When disc brakes were first applied to MGA Twin Cam in 1958, and later to the MGA 1600 in 1959, there was a little mechanical friction device inside of the caliper cylinder that was intended to prevent the piston from long travel return during moderately long periods of non-use, like a minute or so flying down the Mulsanne straight at top speed at Le Mans, or an hour of driving on a straight road without using the brakes. By end of MGA production in 1962 the factory realized this device was not needed, and the MGB to follow didn't have it. People rebuilding MGA brakes commonly leave these parts out of the caliper assembly to no ill affect (and have been doing so for decades). To my knowledge, probably no car with disc brakes built since the mid 60's has such a device. By comparison, if some production cars did once have a residual pressure valve, the manufacturers would have eliminated it decades ago as an unnecessary part and a cost reduction.

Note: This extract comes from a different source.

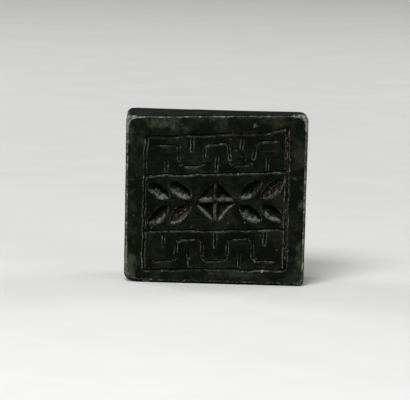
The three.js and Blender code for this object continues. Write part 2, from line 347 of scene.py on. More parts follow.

>>I know that if you are converting a drum brake master cylinder to work with discs for an American car you need to remove the check valves or you will get excessive drag on the front discs.
I'm no expert on the MGA, so asking you your opinion on this".

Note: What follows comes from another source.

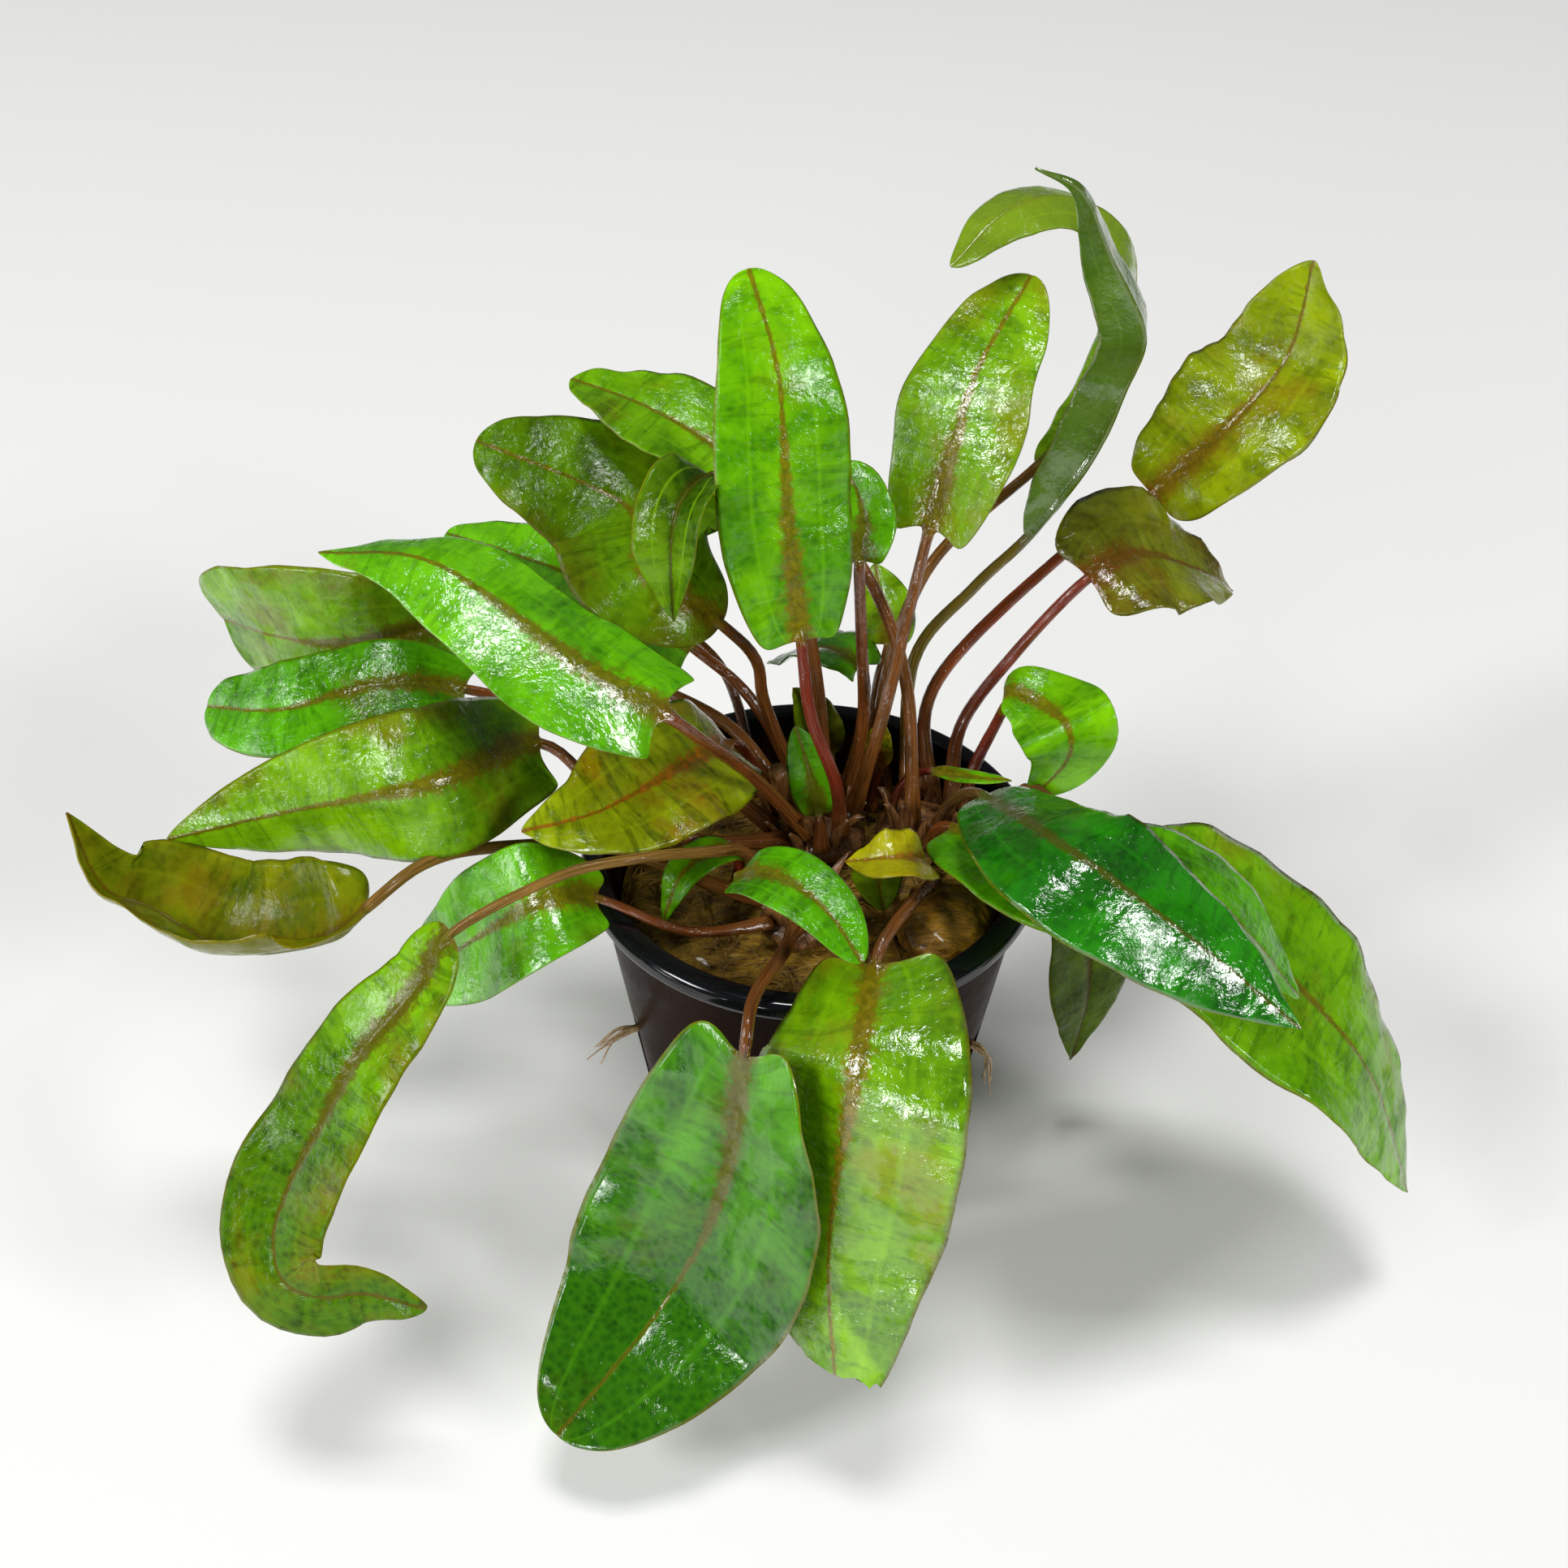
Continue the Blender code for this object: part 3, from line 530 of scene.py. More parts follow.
    def stalk_colour(self, tree: Tree, colour: Socket, at: dict[Mark, Socket]) -> Socket:
        """Colours the stalk, straw-like at its foot, with stripes about 0.35 mm wide along it.

        Args:
            tree: the material's nodes.
            colour: the colour so far.
            at: what the skin carries.

        Returns:
            The new colour.
        """
        along = at[Mark.ALONG]
        lengthwise = {"Vector": at[Mark.PLACE], "Scale": (1 / 6, 1 / 0.35, 1.0)}
        stretched = add(tree, "Mapping", lengthwise)
        stripes = {"Scale": 1.0, "Detail": 3.0, "Roughness": 0.6}
        stripe = add(tree, "TexNoise", {"Vector": stretched, **stripes})
        stripe = add(tree, "MapRange", {VALUE: stripe, START: 0.35, END: 0.65, LOW: 0.45, HIGH: 1.3})
        stalk = cover(tree, self.stalk, self.foot, along, (-0.5, -1.0), soft=True)
        stalk = add(tree, "VectorMath", {0: stalk, "Scale": stripe}, operation="SCALE")
        return cover(tree, colour, stalk, along, (0.03, -0.03), soft=True)

    def relief(self, tree: Tree, place: Socket, wet: Socket) -> Socket:
        """The skin's relief: worm-like wrinkles half a millimetre wide and broader dents.

        Args:
            tree: the material's nodes.
            place: position on the leaf in millimetres.
            wet: low where water half fills the wrinkles.

        Returns:
            The normal.
        """
        worms = {"Scale": 1 / 0.7, "Detail": 3.0, "Roughness": 0.55, "Distortion": 1.4}
        fine = add(tree, "TexNoise", {"Vector": place, **worms})
        depth = add(tree, "MapRange", {VALUE: wet, START: 0.36, END: 0.5, LOW: 0.55, HIGH: 1.0})
        fine = add(tree, "Math", {0: fine, 1: depth}, operation="MULTIPLY")
        wrinkles = {"Strength": 1.0, "Distance": 0.085 * self.wrinkle * MM, "Height": fine}
        normal = add(tree, "Bump", wrinkles)
        spans = {"Scale": 1 / 2.6, "Detail": 2.0, "Roughness": 0.5}
        broad = add(tree, "TexNoise", {"Vector": place, **spans})
        dents = {"Strength": 1.0, "Distance": 0.20 * self.wrinkle * MM, "Height": broad}
        return add(tree, "Bump", {**dents, "Normal": normal})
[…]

That's an interesting "info" statement on that page, but I don't believe it. Either the brake shoes drag or they return to normal rest stops, and nothing in between. The brake shoe springs are fairly high force but relatively low spring rate compared to long travel (lots of stretch for preload). There is very little difference in spring force from the point where the shoes touch the drum to the point where the shoes return to the rest stops, so it would be nigh impossible to select a fixed residual pressure that would catch the shoes near the drums without actually touching the drums.
I can think of a spring mechanism that might allow this to work, but it would be nothing like normal long travel brake shoe springs. The shoe return springs would have to have a very high spring rate so the return force drops off quickly while the shoes return only a short distance (similar to the piston seals in the disc brake calipers).
In any case these Residual Pressure Valves have absolutely nothing in common with the master cylinder non-return valve. They serve an entirely different and unrelated function.
Incidentally, this RPV is nothing more than a common pressure relief check valve (free flow in one direction) often used in hydraulic machine control circuits. At first glance it struck me as very familiar, as I have recently been looking at in-line 2-psi pressure relief valves (with no return flow), like this:
This is a function used in medium pressure fuel injection systems common in modern cars to maintain constant pressure on the fuel manifold for the fuel injectors (around 40 psi). The fuel pump is higher pressure and higher flow, and the excess (unused) fuel goes past this relief valve to return to the fuel tank.
I want to use one of these relief valves in similar manner at 2-psi on the MGA carburetors, and allow excess fuel flow to return to the fuel tank. In the process I would wrap the return fuel line several times around each carburetor float chamber using the return fuel flow to cool the carburetors, and using the fuel tank as a heat sink and radiator. I have been dieing to try this on the MGA to eliminate vapor lock in hot weather, just haven't gotten around to it yet.